We evaluate the performance of our proposed method with respect to the amount of low latency packets. For this experiment, the error threshold is set to 50 KB and the warning threshold is set to 45 KB. The error threshold is set to the half of suggested optimal packet memory size ( 80 msec×100 Mbps √ 100
= 100 KB) in [3] so that (1) many packets are overflown to the off-chip memory to emulate the overflow case and (2) we show the smaller memory than [3] is sufficient thanks to the high utilization of on-chip memory by the proposed mapping method. Figure 4 shows the results of the case where we increase the number of flows per HPQ to increase low latency packets. The number of flows per HPQ is swept from two (4 Mbps per queue) to eight (16 Mbps per queue). For queue 0 through 7 (high priority queues), target W i is 1 msec and α i s are 2.58, 3.44, 5.16, and 10.33 for 8, 6, 4, and 2 flows per HPQ. For queue 8 (low priority queue), target W i is 1 msec and α i s are 36.57, 6.37, 1.08, and 0.60 for 8, 6, 4, and 2 flows per HPQ respectively. One interesting point is that more packets are mapped on the off-chip memory in the latency-unaware method as we increase number of flows for HPQs. This is because frequently arriving low-latency high-priority packets are pushed away to off-chip more often by low-priority packets as we increase high priority packets. When the number of flows is 8 for HPQs, 95% of total packets are allocated on the off-chip memory in the latency-unaware method (Fig. 4 (a) ) whereas only 5.9% of packets are so in the proposed method (Fig. 4 (b) ). This indicates that we can reduce 94.1% of power consumption for the external memory access with the proposed scheme with only 50% of the suggested packet memory size in [3] .
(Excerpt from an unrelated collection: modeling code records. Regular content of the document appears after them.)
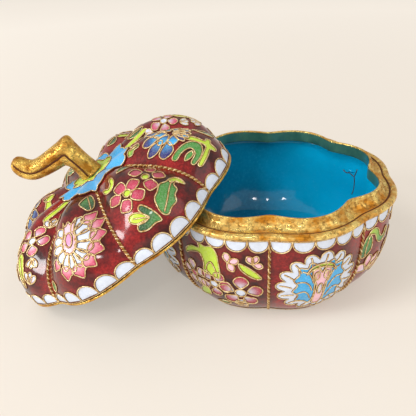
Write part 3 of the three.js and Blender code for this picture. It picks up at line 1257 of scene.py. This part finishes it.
# %% The blue lotus
def blue_lotus_lobe(draw, lobe):
    """Petals in three layers, each higher than the last, in turquoise and cobalt."""
    where = sheet_of(lid_shell, lobe)
    for x, y, turn, length, width in ((-4.2, 20.2, 184, 5.2, 4.0), (-3.4, 22.4, 146, 5.2, 3.6),
                                      (-2.0, 23.8, 108, 5.0, 3.4), (0.2, 23.8, 74, 5.0, 3.4),
                                      (1.8, 22.4, 36, 5.2, 3.6), (2.6, 20.2, -2, 5.2, 4.0)):
        draw.shape(where, moved(petal(length, width), (x, y), turn), TURQUOISE, COBALT)
    for x, y, turn, length in ((-1.8, 19.4, 190, 3.8), (-1.6, 20.8, 142, 4.0), (-0.7, 21.6, 92, 4.0),
                               (0.4, 20.8, 42, 4.0), (0.6, 19.4, -8, 3.8)):
        draw.shape(where, moved(petal(length, 3.0), (x, y), turn), COBALT, TURQUOISE, 0.12)
    for turn, colour in ((-130, COBALT), (-110, TURQUOISE), (-90, COBALT), (-70, TURQUOISE),
                         (-50, COBALT)):
        draw.shape(where, moved(petal(5.4, 1.7), (-0.6, 19.8), turn), colour, lift=0.17)
    leaf(draw, where, [(-3.8, 11.0), (-3.6, 13.0), (-5.0, 15.4), (-7.8, 17.2), (-9.8, 17.4),
                       (-10.2, 16.0), (-8.2, 15.4), (-6.6, 14.2), (-6.2, 12.8), (-7.6, 11.4),
                       (-10.4, 11.6), (-10.8, 10.4), (-8.0, 9.6), (-5.4, 9.8)], GREEN)
    leaf(draw, where, [(-7.0, 12.6), (-8.4, 13.8), (-10.2, 13.6), (-9.4, 12.4), (-8.0, 11.9)],
         GREEN)
    leaf(draw, where, [(-3.6, 9.4), (-6.0, 9.2), (-10.4, 9.4), (-10.2, 8.0), (-6.4, 7.6),
                       (-4.0, 7.6), (-3.4, 6.0), (-2.2, 5.9), (-1.6, 8.0), (-0.2, 8.4),
                       (-0.6, 9.8), (-1.8, 10.2), (-1.6, 13.6), (-2.0, 15.6), (-3.2, 15.4),
                       (-3.4, 12.4)], YELLOW_GREEN)
    leaf(draw, where, [(3.0, 8.2), (6.0, 7.4), (9.4, 9.0), (11.0, 12.0), (9.6, 14.6), (8.6, 12.0),
                       (6.4, 10.4), (4.4, 12.2), (3.2, 14.6), (2.4, 11.4)], GREEN, DEEP_GREEN)
    leaf(draw, where, [(-2.2, 34.8), (-4.2, 33.6), (-4.4, 32.0), (-3.2, 31.8), (-2.8, 30.2),
                       (-1.4, 31.0), (-1.4, 33.0)], YELLOW_GREEN, GREEN, [(-2.2, 34), (-2.2, 31)])
    leaf(draw, where, [(1.6, 34.6), (1.2, 32.0), (2.4, 30.2), (3.6, 31.4), (3.2, 33.6)], GREEN)


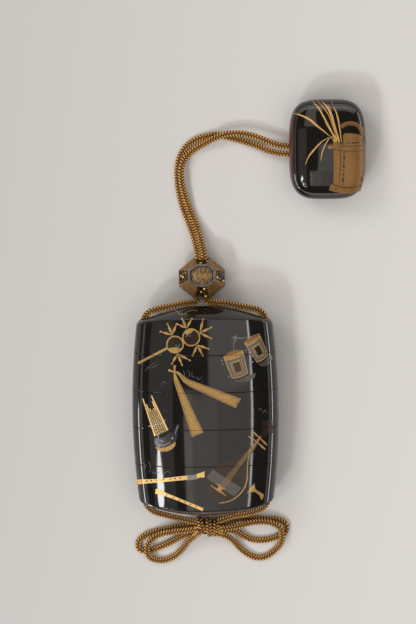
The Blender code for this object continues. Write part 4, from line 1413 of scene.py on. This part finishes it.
def make_specks(flaked_gold):
    """Bright irregular specks of gold on the black facets, three to each."""
    rng = random.Random(11)
    half = BEAD_SIZE / 2
    specks = []
    deselect_all()
    bpy.ops.mesh.primitive_ico_sphere_add(subdivisions=1, radius=1.0)
    seed = bpy.context.object
    coat(seed, flaked_gold)
    for sign, axis, side, number in itertools.product((-1, 1), (0, 1), (-1, 1), range(3)):
        down = 0.22 + 0.28 * number + 0.1 * rng.random()
        wide = (BEAD_FACE_SIDE + (BEAD_SIDE - BEAD_FACE_SIDE) * down) / 2 - 0.5 * MM
        slope = half[axis] - BEAD_FACE[axis] / 2
        fall = half.z - BEAD_BAND / 2
        spot = Vector((0, 0, sign * (half.z - fall * down)))
        spot[1 - axis] = (2 * rng.random() - 1) * wide
        spot[axis] = side * (BEAD_FACE[axis] / 2 + slope * down)
        normal = Vector((0, 0, sign * slope))
        normal[axis] = side * fall
        normal.normalize()
        size = (0.38 + 0.14 * rng.random()) * MM
        flat = Matrix.Diagonal((size, size * (0.6 + 0.8 * rng.random()), size * 0.35, 1.0))
        turn = normal.to_track_quat("Z", "X").to_matrix().to_4x4()
        speck = copy_of(seed)
        speck.data.transform(Matrix.Translation(BEAD_CENTRE + spot - normal * SPECK_SINK) @ turn @ flat)
        specks.append(speck)
    drop(seed)
    made = joined(specks, "bead_specks")
    tilted(made)
    shade(made, 60)
    finish_piece(made)


# Materials


def shader_of(name, **values):
    """A new material and its Principled shader with these plain values."""
    material = bpy.data.materials.new(name)
    material.use_nodes = True
    shader = material.node_tree.nodes["Principled BSDF"]
    for key, value in values.items():
        shader.inputs[key.replace("_", " ")].default_value = value
    return material, shader


def add_node(tree, kind, inputs=None, **settings):
    node = tree.nodes.new(kind)
    for key, value in settings.items():
        setattr(node, key, value)
    for key, value in (inputs or {}).items():
        if isinstance(value, bpy.types.NodeSocket):
            tree.links.new(value, node.inputs[key])
        else:
            node.inputs[key].default_value = value
    return node


def plug(tree, node, **sockets):
    """Links these outputs to the node's inputs of the same names."""
    for key, socket in sockets.items():
        tree.links.new(socket, node.inputs[key.replace("_", " ")])


def object_place(tree):
    return add_node(tree, "ShaderNodeTexCoord").outputs["Object"]


def noise(tree, vector, scale, detail):
    return add_node(tree, "ShaderNodeTexNoise",
                    {"Vector": vector, "Scale": scale, "Detail": detail}).outputs[0]


def maths(tree, operation, first, second):
    return add_node(tree, "ShaderNodeMath", {0: first, 1: second}, operation=operation).outputs[0]


def mapped(tree, value, low, high, to_low, to_high):
    """The value's range from low to high carried over to another range."""
    return add_node(tree, "ShaderNodeMapRange", {"Value": value, "From Min": low, "From Max": high,
                                                 "To Min": to_low, "To Max": to_high}).outputs[0]


def blend(tree, factor, first, second):
    """The first colour, giving way to the plain second one as the factor grows."""
    return add_node(tree, "ShaderNodeMix", {"Factor": factor, 6: first, 7: (*second, 1.0)},
                    data_type="RGBA").outputs[2]


def across(tree, place):
    return add_node(tree, "ShaderNodeSeparateXYZ", {0: place}).outputs["X"]


def roughen(tree, shader, height, strength, distance):
    bump = add_node(tree, "ShaderNodeBump", {"Height": height, "Strength": strength, "Distance": distance})
    plug(tree, shader, Normal=bump.outputs[0])


def ramp(tree, factor, stops):
    """A colour ramp; stops are (place, colour)."""
    node = add_node(tree, "ShaderNodeValToRGB", {"Fac": factor})
    elements = node.color_ramp.elements
    while len(elements) < len(stops):
        elements.new(0.5)
    for element, (place, colour) in zip(elements, stops):
        element.position = place
        element.color = (*colour, 1.0)
    return node.outputs["Color"]


def group_of(name, inputs, outputs):
    """A new shader node group of plain number sockets, and its two end nodes."""
    tree = bpy.data.node_groups.new(name, "ShaderNodeTree")
    for key, value in inputs.items():
        tree.interface.new_socket(key, in_out="INPUT", socket_type="NodeSocketFloat").default_value = value
    for key in outputs:
        tree.interface.new_socket(key, in_out="OUTPUT", socket_type="NodeSocketFloat")
    return tree, tree.nodes.new("NodeGroupInput"), tree.nodes.new("NodeGroupOutput")


def polish_group():
    """Hairline scratches and a faint unevenness in polished lacquer."""
    tree, start, end = group_of("lacquer_polish", {"Scratches": 1.0}, ("Roughness", "Height"))
    place = object_place(tree)
    stretched = add_node(tree, "ShaderNodeMapping", {"Vector": place, "Rotation": (0.0, 0.0, 0.5),
                                                     "Scale": (1600.0, 90.0, 400.0)}).outputs[0]
    hair = noise(tree, stretched, 1.0, 3.0)
    cloud = noise(tree, place, 140.0, 4.0)
    worn = maths(tree, "MULTIPLY", mapped(tree, hair, 0.62, 0.75, 0.0, 0.10), start.outputs["Scratches"])
    rough = maths(tree, "ADD", worn, mapped(tree, cloud, 0.4, 0.75, 0.045, 0.10))
    plug(tree, end, Roughness=rough, Height=hair)
    return tree


def grain_group():
    """The sprinkled grain of metal powder under clear lacquer, and where it is rubbed bare."""
    tree, start, end = group_of("powder_grain", {"Fineness": 5000.0, "Wear": 0.3}, ("Grain", "Bare"))
    place = object_place(tree)
    fine = noise(tree, place, start.outputs["Fineness"], 2.0)
    broad = noise(tree, place, 320.0, 5.0)
    worn = maths(tree, "MULTIPLY", mapped(tree, broad, 0.58, 0.8, 0.0, 1.0), start.outputs["Wear"])
    plug(tree, end, Grain=fine, Bare=worn)
    return tree


def use_group(tree, group, **values):
    node = add_node(tree, "ShaderNodeGroup", node_tree=group)
    for key, value in values.items():
        node.inputs[key].default_value = value
    return node


def lacquer(name, colour, polish, worn_red=None):
    """Black lacquer polished to a mirror; worn_red is where along x its red ground shows fully and ends."""
    material, shader = shader_of(name, IOR=1.54)
    tree = material.node_tree
    shine = use_group(tree, polish).outputs
    place = object_place(tree)
    cloud = noise(tree, place, 90.0, 4.0)
    body = ramp(tree, cloud, ((0.3, colour), (0.75, tuple(c * 1.5 for c in colour))))
    if worn_red:
        start, end, red = worn_red
        edge = mapped(tree, across(tree, place), start, end, 1.0, 0.0)
        patches = mapped(tree, cloud, 0.3, 0.6, 0.3, 1.0)
        body = blend(tree, maths(tree, "MULTIPLY", edge, patches), body, red)
    plug(tree, shader, Roughness=shine["Roughness"], Base_Color=body)
    roughen(tree, shader, shine["Height"], 0.02, 0.02 * MM)
    return material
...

As the bandwidth of latency sensitive traffic increases, the gain from the proposed scheme is significant. Considering more and more internet traffic become latency sensitive due to the nature of increasing real-time applications, this result is very promising.
Deficit Round Robin Scheduling
DRR is a modified weighted round robin scheduling algorithm that guarantees fairness among different queues by allocating weights proportional to the bandwidths of queues. A quantum, expressed in number of bytes, represents the scheduling weight and is assigned to each queue. In DRR scheduling, a large quantum is assigned to a queue to allocate large bandwidth or reduce the latency of packets. The purpose of this experiment is that the proposed mapping method identifies the low-latency packets belonging to queues with a large quantum and maps them on the on-chip memory to increase the utilization of on-chip memory.
In the first experiment using DRR scheduling, 100 TCP flows are mapped to 10 different queues. The quantum for the queue 0 through 3 is set to ten times larger value than rest of queues so that packets for those queues have small latencies. In this test case, we verify the performance of the proposed method under highly skewed bandwidth allocation. That is, packets through high bandwidth queues will have low latency due to large bandwidth allocation and we try to verify if our proposed method efficiently maps low latency packets on on-chip memory. We wanted to have as many high bandwidth queues as possible. Four high bandwidth queues can have 20 Mbps each and the remaining 20 Mbps is shared among low bandwidth queues. target W i is 0.01 sec. α i s for queue 0 through 3 (high bandwidth queues) are 2.2 whereas α i s for queue 4 through 9 are 7.8. The result for the first experiment is shown in Fig. 5 . The proposed method in Fig. 5 (b) maps 3.35∼3 .62 times more bytes on the onchip memory compared with the latency-unaware method in Fig. 5 (a) . With the proposed mapping method, 75 KB of on-chip memory captures 72.7% of total bytes and reduces the power consumption proportionally. Compared with the results from the priority scheduling shown in Sect. 4.1, onchip memory captures more bytes as we increase the on-chip memory size from 45 KB to 75 KB. In priority scheduling, 50 KB of on-chip memory already captures significant portion of packets. For this reason, we show the results for different on-chip memory sizes in priority and DRR scheduling.
In the second experiment using DRR scheduling, we choose a test case where the bandwidth for queues are more smoothly distributed (monotonically decreasing). That is, bandwidth for queue 0 is ten times that for queue 9 and bandwidth for queue 1 is nine times that for queue 9 and so on. target W i is 0.05 sec. α i s for queue 0 through 9 are 0.45∼3.49 whereas Error T hr, Warning T hr, and Congested T hr are set to 75 KB, 70 KB, and 45 KB respectively. With the latency-unaware method, 10.5% of packets are mapped on on-chip memory whereas 22.6% of packets are mapped on on-chip memory with the latency-aware method. The latency-aware method shows 2.15 times better mapping efficiency.
Conclusion
The proposed method significantly reduces the power consumption caused by the off-chip packet memory accesses via a small on-chip memory implemented with embedded DRAM and a novel packet mapping scheme. Our packet mapping method estimates the latency of packets based on the queue depth and maps low latency packets to the on-chip memory to increase the utilization of the on-chip memory.